Closed zifuwan closed 1 week ago
Hi @zifuwan,
In the “Zeros / Ones / Noise”, non-blind image tokens are replaced with values of zero, one, or Gaussian noise. Contrastive decoding is then applied to heighten the impact of these non-blind tokens while diminishing the influence of blind tokens.
On the other hand, “Mask” involves masking these tokens within the attention mechanism itself, rather than directly assigning specific values to them. By doing so, we prevent the attention layers from focusing on these tokens, thereby deactivating them in an indirect way.
We recognize that the explanation of the “Mask” is not sufficient in this version of the paper, and we’ll be revising it soon.

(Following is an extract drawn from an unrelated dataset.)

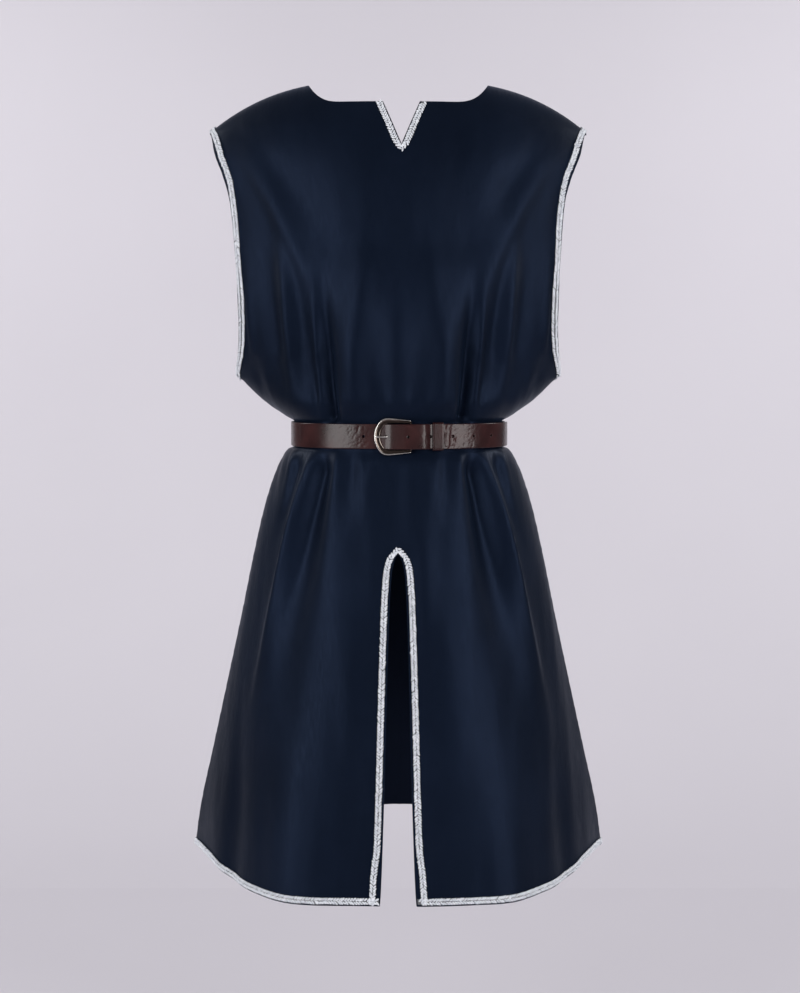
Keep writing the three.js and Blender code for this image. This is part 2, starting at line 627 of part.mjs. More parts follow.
// The strap's centre line: folded back over the bar, once round the waist, then over itself.
function strapPath() {
  const path = [];
  const run = (from, to, outAt, step) => {
    const n = Math.max(1, Math.round(Math.abs(to - from) / step));
    for (let i = 0; i <= n; i++) {
      const s = lerp(from, to, i / n);
      path.push(belt.at(s, outAt(s)));
    }
  };
  const foldOut = (s) => lerp(OVER_BAR, LAYER_2, smooth((s - BAR.s) / FOLD_SETTLES));
  run(FOLD_END, BAR.s + 1, foldOut, PATH_STEP.bend);
  const bar = belt.at(BAR.s, BAR_OUT);
  for (let i = 1; i < CURL_STEPS; i++) {
    const turn = -Math.PI / 2 - (i / CURL_STEPS) * Math.PI;
    path.push(new THREE.Vector2(bar.x + CURL * Math.cos(turn), bar.y + CURL * Math.sin(turn)));
  }
  run(BAR.s + 1, belt.total + PATH_MARKS.roundEnd, () => LAYER_1, PATH_STEP.flat);
  run(PATH_MARKS.freeStart, PATH_MARKS.bendsEnd, freeOut, PATH_STEP.bend);
  run(PATH_MARKS.flatStart, FREE_END, freeOut, PATH_STEP.flat);
  return path;
}

function bandShape(path, thick) {
  const sides = [[], []];
  path.forEach((p, i) => {
    const before = path[Math.max(0, i - 1)];
    const after = path[Math.min(path.length - 1, i + 1)];
    const run = after.clone().sub(before).normalize();
    const across = new THREE.Vector2(-run.y, run.x).multiplyScalar(thick / 2);
    sides[0].push(p.clone().add(across));
    sides[1].push(p.clone().sub(across));
  });
  return new THREE.Shape([...sides[0], ...sides[1].reverse()]);
}

const wasm = await Module();
wasm.setup();
const WELD = 1e-4; // points closer than this are one

function solid(geometry, matrix) {
  const bare = geometry.index ? geometry.toNonIndexed() : geometry.clone();
  bare.deleteAttribute("normal");
  bare.deleteAttribute("uv");
  if (matrix) bare.applyMatrix4(matrix);
  const merged = mergeVertices(bare, WELD);
  return new wasm.Manifold(
    new wasm.Mesh({
      numProp: 3,
      vertProperties: merged.attributes.position.array,
      triVerts: new Uint32Array(merged.index.array),
    }),
  );
}

function geometryOf(manifold) {
  const mesh = manifold.getMesh();
  const geometry = new THREE.BufferGeometry();
  geometry.setAttribute("position", new THREE.BufferAttribute(new Float32Array(mesh.vertProperties), 3));
  geometry.setIndex(new THREE.BufferAttribute(new Uint32Array(mesh.triVerts), 1));
  geometry.computeVertexNormals();
  return geometry;
}

// A frame standing on the belt: X along it, Y up and Z out of it.
function beltFrame(s, out) {
  const at = belt.at(s, out);
  const normal = at.clone().sub(belt.at(s, out - 1));
  const up = new THREE.Vector3(0, 0, 1);
  const away = new THREE.Vector3(normal.x, normal.y, 0).normalize();
  const along = new THREE.Vector3().crossVectors(up, away);
  return new THREE.Matrix4().makeBasis(along, up, away).setPosition(at.x, at.y, BELT_MID);
}

// The cut that lets the tongue's collar stand on the bar, through the strap's curl.
const COLLAR_CUT = { before: 1.5, out: 5.3, long: 9, wide: 6.4, deep: 8.2 };
const TONGUE_SLOT_DEPTH = 7;
// The rounded tip: how long it is, where each edge bends hardest, and the block that is cut away.
const TIP = { start: 23, length: 24, bend: 22, drawIn: 2, block: 40, depth: 2.6, lift: 0.1 };

// What is cut off the end of the strap, drawn flat on its face with the tip at +X.
function tipWaste() {
  const half = BELT.width / 2;
  const waste = new THREE.Shape();
  waste.moveTo(0, half);
  waste.quadraticCurveTo(TIP.bend, half - TIP.drawIn, TIP.length, 0);
  waste.quadraticCurveTo(TIP.bend, TIP.drawIn - half, 0, -half);
  waste.lineTo(0, -BELT.width);
  waste.lineTo(TIP.block, -BELT.width);
  waste.lineTo(TIP.block, BELT.width);
  waste.lineTo(0, BELT.width);
  const block = new THREE.ExtrudeGeometry(waste, { depth: TIP.depth, bevelEnabled: false, curveSegments: 5 });
  return block.translate(0, 0, -TIP.depth / 2);
}

function strapGeometry() {
  const band = new THREE.ExtrudeGeometry(bandShape(strapPath(), BELT.leather), {
    depth: BELT.width,
    bevelEnabled: false,
  });
  let strap = solid(band, new THREE.Matrix4().makeTranslation(0, 0, BELT.top - BELT.width));
  const cut = (geometry, matrix) => {
    strap = strap.subtract(solid(geometry, matrix));
  };
  for (let i = 0; i < HOLE.count; i++) {
    const s = HOLE.first + i * HOLE.pitch;
    if (i !== TONGUE.hole) cut(holeGeometry(), beltFrame(s, freeOut(s)));
  }
  const tongueSlot = new THREE.BoxGeometry(TONGUE.slot, 2 * HOLE.radius, TONGUE_SLOT_DEPTH);
  cut(tongueSlot, beltFrame(TONGUE.through, freeOut(TONGUE.through)));
  const collarCut = new THREE.BoxGeometry(COLLAR_CUT.long, COLLAR_CUT.wide, COLLAR_CUT.deep);
  cut(collarCut, beltFrame(BAR.s - COLLAR_CUT.before, COLLAR_CUT.out));
  cut(tipWaste(), beltFrame(FREE_END - TIP.start, LAYER_2 + TIP.lift));
  return geometryOf(strap);
}

function holeGeometry() {
  const deep = BELT.leather + 2 * HOLE.past;
  const hole = new THREE.CylinderGeometry(HOLE.radius, HOLE.radius, deep, HOLE.sides);
  return hole.rotateX(Math.PI / 2);
}

// ---------------------------------------------------------------- buckle
const FRAME = { left: -29, right: 16.6, half: 22.1, endHalf: 19.4, inside: 15.8, band: 6.2, thick: 3 };
const FRAME_EDGE = 0.6; // bevel all round the frame
// Where the frame's rails end and its round end starts, and the handles of the curve between.
const ROUND_END = { start: -13, handle: -22, share: 0.55 };
const TONGUE = { hole: 1, through: -6, slot: 10, radius: 1.15 };
const COLLAR = { inner: BAR.radius + 0.7, outer: BAR.radius + 1.5, width: 3.6 };
// The tongue's route: place along the belt, and height over the bar's middle or under its rest height.
const TONGUE_BACK = [
  { s: BAR.s - 2.2, overBar: 0 },
  { s: 4, overBar: -0.9 },
  { s: -4, overBar: -0.6 },
];
const TONGUE_TIP = [
  { s: -11, underRest: 1.8 },
  { s: -17, underRest: 0.2 },
  { s: -23, underRest: 0 },
  { s: -27.4, underRest: 0 },
];
const TONGUE_REST_GAP = 0.3; // between the tongue and the frame that it lies on

// A D: straight at the bar, then two rails, then a round end. `bevel` draws it in on every side.
function frameOutline(left, right, half, endHalf, bevel) {
  const shape = new THREE.Shape();
  const [l, r, h, e] = [left + bevel, right - bevel, half - bevel, endHalf - bevel];
  shape.moveTo(r, -e);
  shape.lineTo(r, e);
  shape.lineTo(ROUND_END.start, h);
  shape.bezierCurveTo(ROUND_END.handle, h, l, h * ROUND_END.share, l, 0);
  shape.bezierCurveTo(l, -h * ROUND_END.share, ROUND_END.handle, -h, ROUND_END.start, -h);
  return shape;
}

function frameGeometry() {
  const { left, right, half, endHalf, inside, band, thick } = FRAME;
  const bevel = FRAME_EDGE;
  const shape = frameOutline(left, right, half, endHalf, bevel);
  const barWidth = 2 * BAR.radius;
  shape.holes.push(frameOutline(left + band, right - barWidth, inside, inside, -bevel));
  const geometry = new THREE.ExtrudeGeometry(shape, {
    depth: thick - 2 * bevel,
    bevelEnabled: true,
    bevelThickness: bevel,
    bevelSize: bevel,
    bevelSegments: 2,
    curveSegments: 9,
  });
  return geometry.translate(0, 0, bevel - thick / 2);
}

function tongueGeometry() {
  const ring = new THREE.Shape();
  ring.absarc(0, 0, COLLAR.outer, 0, Math.PI * 2);
  const eye = new THREE.Path();
  eye.absarc(0, 0, COLLAR.inner, 0, Math.PI * 2, true);
  ring.holes.push(eye);
  const collarForm = { depth: COLLAR.width, bevelEnabled: false, curveSegments: 10 };
  const collar = new THREE.ExtrudeGeometry(ring, collarForm);
  collar.translate(0, 0, -COLLAR.width / 2).rotateX(Math.PI / 2).translate(BAR.s, 0, BAR_OUT);
  const restOut = BAR_OUT + FRAME.thick / 2 + TONGUE.radius + TONGUE_REST_GAP;
  const route = new THREE.CatmullRomCurve3([
    ...TONGUE_BACK.map(({ s, overBar }) => new THREE.Vector3(s, 0, BAR_OUT + overBar)),
    ...TONGUE_TIP.map(({ s, underRest }) => new THREE.Vector3(s, 0, restOut - underRest)),
  ]);
  const wire = new THREE.Shape();
  wire.absarc(0, 0, TONGUE.radius, 0, Math.PI * 2);
  const shank = new THREE.ExtrudeGeometry(wire, { extrudePath: route, steps: 14, curveSegments: 4 });
  return geometryOf(solid(collar).add(solid(shank)));
}

// The keeper's loop: the gap to the strap above and beside it and behind it, and its corners' radii.
const KEEPER = { s: 47.1, width: 13.4, thick: 1.4, inner: 0.5, play: 0.4, playBehind: 0.3 };
const KEEPER_CORNER = { outside: 1.8, inside: 0.5 };

function keeperGeometry() {
  const outer = LAYER_2 + BELT.leather / 2 + KEEPER.play;
  const inner = KEEPER.inner + KEEPER.thick;
  const rounded = (low, high, half, radius) => {
    const shape = new THREE.Shape();
    shape.moveTo(low + radius, -half);
    shape.lineTo(high - radius, -half);
    shape.quadraticCurveTo(high, -half, high, -half + radius);
    shape.lineTo(high, half - radius);
    shape.quadraticCurveTo(high, half, high - radius, half);
    shape.lineTo(low + radius, half);
    shape.quadraticCurveTo(low, half, low, half - radius);
    shape.lineTo(low, -half + radius);
    shape.quadraticCurveTo(low, -half, low + radius, -half);
    return shape;
  };
  const half = BELT.width / 2 + KEEPER.play;
  const corner = KEEPER_CORNER;
  const shape = rounded(KEEPER.inner, outer + KEEPER.thick, half + KEEPER.thick, corner.outside);
  shape.holes.push(rounded(inner - KEEPER.playBehind, outer, half, corner.inside));
  const geometry = new THREE.ExtrudeGeometry(shape, {
    depth: KEEPER.width,
    bevelEnabled: false,
    curveSegments: 3,
  });
  return geometry.translate(0, 0, -KEEPER.width / 2).rotateY(-Math.PI / 2);
}

// ---------------------------------------------------------------- the garment
const satin = () => new THREE.MeshStandardMaterial({ color: 0x141b2c, roughness: 0.5, metalness: 0 });
const braidCloth = () => new THREE.MeshStandardMaterial({ color: 0xdfe2ea, roughness: 0.7, metalness: 0 });
const leather = () => new THREE.MeshStandardMaterial({ color: 0x35191a, roughness: 0.3, metalness: 0 });
const metal = () => new THREE.MeshStandardMaterial({ color: 0x9a9088, roughness: 0.22, metalness: 1 });

function mesh(name, geometry, material, matrix) {
  const made = new THREE.Mesh(geometry, material);
  made.name = name;
  if (matrix) made.applyMatrix4(matrix);
  return made;
}

const front = panelFace(FRONT);
const back = panelFace(BACK);
const inside = (face) => moved(face.points, face.normals, -CLOTH);
const panelWall = (face) => wallGeometry(face.points, inside(face), face.triangles);

const cloth = new THREE.Group();
cloth.add(
  mesh("panel_front", panelWall(front), satin()),
  mesh("panel_back", panelWall(back), satin()),
  mesh("braid_hem_and_slit", hemAndSlitBraid(front, back), braidCloth()),
  mesh("braid_neck_notch", notchBraid(front), braidCloth()),
  mesh("braid_armhole_left", armholeBraid(front, back, 1), braidCloth()),
  mesh("braid_armhole_right", armholeBraid(front, back, -1), braidCloth()),
);

// The buckle's parts lie in the plane of the belt at centre front.
const buckle = new THREE.Group();
const BELT_BEND = 0.2; // the belt line falls this much behind its tangent plane by the bar
const bucklePlane = beltFrame(0, -BELT_BEND);
const barLift = new THREE.Matrix4().makeTranslation(0, 0, BAR_OUT);
buckle.add(
  mesh("buckle_frame", frameGeometry(), metal(), bucklePlane.clone().multiply(barLift)),
  mesh("buckle_tongue", tongueGeometry(), metal(), bucklePlane),
);

const waist = new THREE.Group();
waist.add(mesh("belt_strap", strapGeometry(), leather()), buckle);
waist.add(mesh("belt_keeper", keeperGeometry(), leather(), beltFrame(KEEPER.s, 0)));

const tunic = new THREE.Group();
tunic.name = "medieval_tunic";
tunic.add(cloth, waist);
export default tunic;
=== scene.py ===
"""A sleeveless medieval tunic, worn and hollow, with braid on its edges and a buckled leather belt.

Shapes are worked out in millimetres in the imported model's frame: +Z up, the front faces -Y and the
wearer's left is at +X. They become metres when a mesh is made.
"""

import math

import bpy
import numpy as np
from mathutils import Matrix, Vector


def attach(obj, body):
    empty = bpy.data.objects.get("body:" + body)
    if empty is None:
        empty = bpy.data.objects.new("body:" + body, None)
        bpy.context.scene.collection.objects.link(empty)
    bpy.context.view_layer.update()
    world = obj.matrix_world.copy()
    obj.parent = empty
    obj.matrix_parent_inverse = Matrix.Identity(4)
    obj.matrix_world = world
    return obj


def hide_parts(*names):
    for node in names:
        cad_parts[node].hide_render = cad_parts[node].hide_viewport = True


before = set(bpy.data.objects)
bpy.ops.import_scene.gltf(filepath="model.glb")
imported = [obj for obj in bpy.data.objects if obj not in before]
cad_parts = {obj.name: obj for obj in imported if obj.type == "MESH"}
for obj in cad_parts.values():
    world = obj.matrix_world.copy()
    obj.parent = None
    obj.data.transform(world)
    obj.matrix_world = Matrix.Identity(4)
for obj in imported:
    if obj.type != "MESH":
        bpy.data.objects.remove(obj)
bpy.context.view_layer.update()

MM = 0.001

# ---------------------------------------------------------------- camera
# The photograph's camera: a 50 mm lens at 1.75 m, a little above the belt and tipped a little down.
CAMERA_PLACE = (0.0022, -1.751, -0.3499)
CAMERA_DIP = 5.2413
LENS = 50
SENSOR = 36


def make_camera():
    data = bpy.data.cameras.new("camera")
    data.lens = LENS
    data.sensor_width = SENSOR
    data.clip_end = 30
    camera = bpy.data.objects.new("camera", data)
    camera.location = CAMERA_PLACE
    camera.rotation_euler = (math.radians(90 - CAMERA_DIP), 0, 0)
    bpy.context.scene.collection.objects.link(camera)
    bpy.context.scene.camera = camera
    bpy.context.scene.view_settings.view_transform = "Standard"


# ---------------------------------------------------------------- driving sizes
LENGTH = 974  # neck point down to the hem at centre front
CLOTH = 1.6  # doubled satin
SEAM_HALF_GAP = 0.2
BRAID_MARGIN = 0.9
BRAID_WIDTH = 7.8
BRAID_REACH = BRAID_MARGIN + BRAID_WIDTH
BRAID_MIDDLE = BRAID_MARGIN + BRAID_WIDTH / 2
BELT_WIDTH = 30
BELT_TOP = -414.5
BELT_MID = BELT_TOP - BELT_WIDTH / 2
STRAP = 2  # thickness of the leather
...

Thank you for your attention to this!
Thanks for the reply. Is the "Mask" implementation somewhere else? From the figure "Mask" seems the same as "Zeros".
Hi @zifuwan,
It seems that we've missed updating the “mask” part of the code while organizing it for the experiment. We’ll make sure to update it soon. Conceptually, as mentioned before, "mask" approach modifes the attention mechanism itself.
Thanks a lot for reviewing the code and providing valuable feedback!
Hi, what is the difference here between zeros and mask? From the code it seems like the two schemes both zero out blind tokens.